Henning, a 47-year-old taxi driver from Salford in northern England, was part of an aid convoy taking medical supplies to a hospital in northwest Syria in December last year when it was stopped by gunmen and he was abducted.
U.S. officials said they had no reason to doubt the authenticity of the video, titled “Another Message to America and its Allies.”
“The United States strongly condemns the brutal murder of United Kingdom citizen Alan Henning,” President Barack Obama said in a statement.
“Standing together with our U.K. friends and allies, we will work to bring the perpetrators of Alan’s murder – as well as the murders of Jim Foley, Steven Sotloff and David Haines – to justice,” Obama said, referring to other captives killed by Islamic State militants.
Near the end of the one-minute, 11-second video, the man in black introduces another hostage identified as American Peter Edward Kassig. His parents later issued a statement confirming their 26-year-old son had been taken captive while doing humanitarian work in Syria.
“We ask everyone around the world to pray for the Henning family, for our son, and for the release of all innocent people being held hostage in the Middle East and around the globe,” Ed and Paula Kassig of Indianapolis, Indiana said in the statement.

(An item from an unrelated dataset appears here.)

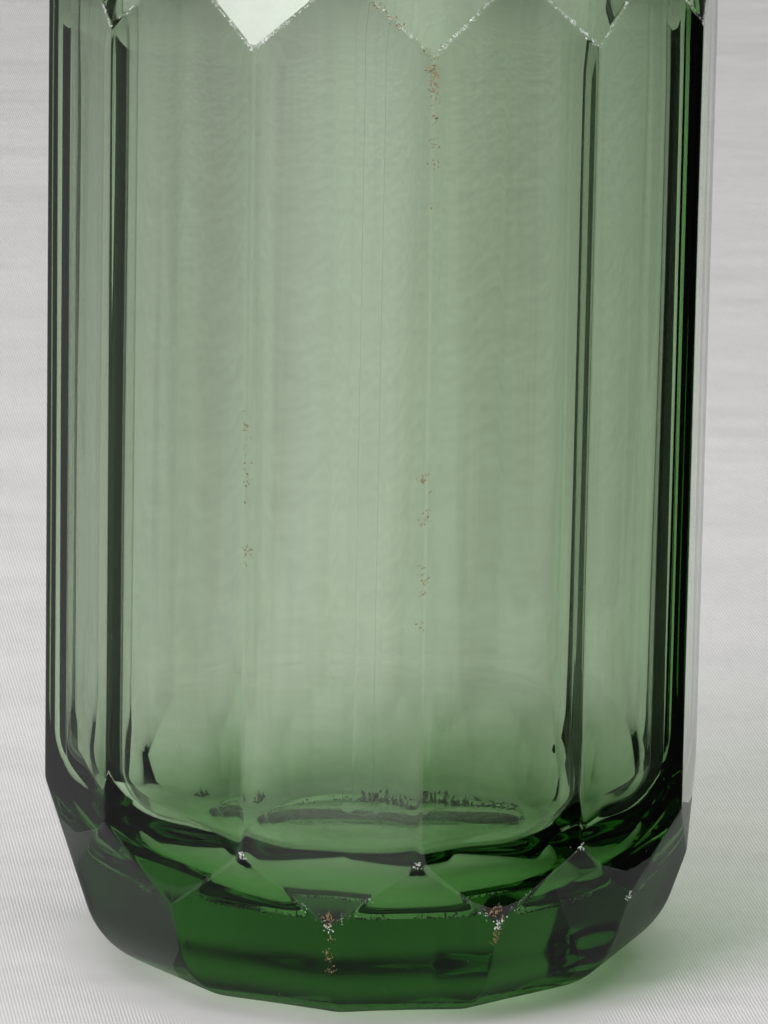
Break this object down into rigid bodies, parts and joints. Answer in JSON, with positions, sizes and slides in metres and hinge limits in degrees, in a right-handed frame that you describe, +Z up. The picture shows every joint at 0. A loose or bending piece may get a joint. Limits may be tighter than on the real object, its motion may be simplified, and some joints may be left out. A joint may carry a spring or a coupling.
{
  "type": "siphon bottle",
  "caption": "Siphon bottle for soda water: faceted green glass with a thick base, a cast metal head with thumb lever and curved spout, and a spring valve and dip tube inside.",
  "frame": {"origin": "on the table, below the bottle's axis", "axes": "+Z up the bottle's axis, +X towards the spout, the lever's handle towards -X"},
  "size_m": [0.133, 0.1, 0.3072],
  "materials": {
    "green_glass": "pressed, pale sage green, glossy",
    "clear_glass": "drawn tube, clear",
    "cast_alloy": "cast, rubbed smooth, dulled with age",
    "steel": "turned",
    "brass": "turned, slightly tarnished",
    "rubber": "matt black"
  },
  "bodies": {
    "bottle_and_head": {"bottle": "green_glass", "neck_ring_left": "cast_alloy", "neck_ring_right": "cast_alloy", "neck_gasket": "rubber", "head_body": "cast_alloy", "dip_tube": "clear_glass", "tube_sleeve": "rubber", "tube_nut": "brass", "spring_seat": "brass", "valve_spring": "steel", "packing_washer": "brass", "stem_packing": "rubber", "gland_nut": "cast_alloy", "lever_pin": "steel", "pin_nut": "steel", "spout_gasket": "rubber", "spout": "cast_alloy", "spout_nut": "cast_alloy", "nozzle": "cast_alloy"},
    "thumb_lever": {"lever": "cast_alloy"},
    "stem": {"valve_stem": "brass", "valve_holder": "brass", "valve_washer": "rubber", "valve_nut": "brass", "stem_button": "brass"}
  },
  "joints": [
    {"name": "lever_hinge", "type": "hinge", "parent": "bottle_and_head", "child": "thumb_lever", "pos_m": [0.014, 0, 0.30203], "axis": [0, -1, 0], "range_deg": [0, 13], "stiffness_Nm_per_rad": 0.6, "springref_deg": -20.05},
    {"name": "stem_slide", "type": "slide", "parent": "bottle_and_head", "child": "stem", "axis": [0, 0, -1], "range_m": [0, 0.0033], "deforming": ["valve_spring"]}
  ],
  "couplings": [
    {"joint": "stem_slide", "follows": "lever_hinge", "m_per_rad": 0.014245}
  ]
}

Kassig had served in the U.S. Army during the Iraq war before being medically discharged, the family said. Pentagon records show he spent a year in the army as a Ranger and was deployed to Iraq from April to July 2007.
After leaving the army, Kassig became an emergency medical technician and traveled to Lebanon in May 2012, volunteering in hospitals and treating Palestinian refugees and those fleeing Syria’s nearly four-year civil war, the family added.
While in captivity in Syria, he converted to Islam and took the name Abdul Rahman, a family spokeswoman said.
The beheading of Henning would mark the fourth such killing of a Westerner by Islamic State, which has faced air strikes by U.S., British, French and Arab fighter jets since seizing swaths of Iraq and Syria in waves of sectarian violence.
“If true, this is a further disgusting murder,” a British Foreign Office spokesman said. “We are offering the family every support possible; they ask to be left alone at this time.”
Britain, a close U.S. ally, recently announced it was joining a U.S.-led air assault against the Sunni militant group’s targets in Iraq, after weeks of weighing its options.
Muslim groups across Britain, including some organizations that are highly critical of British foreign policy and blame Western interference for fanning the recent crisis in Iraq and Syria, had called in vain for Henning’s release.
His wife Barbara had called him a “a peaceful, selfless man” and appealed to Islamic State to release him.
Islamic State is believed to be holding fewer than 10 Western hostages in Syria. The remaining hostages include British journalist John Cantlie, who has appeared in three Islamic State videos.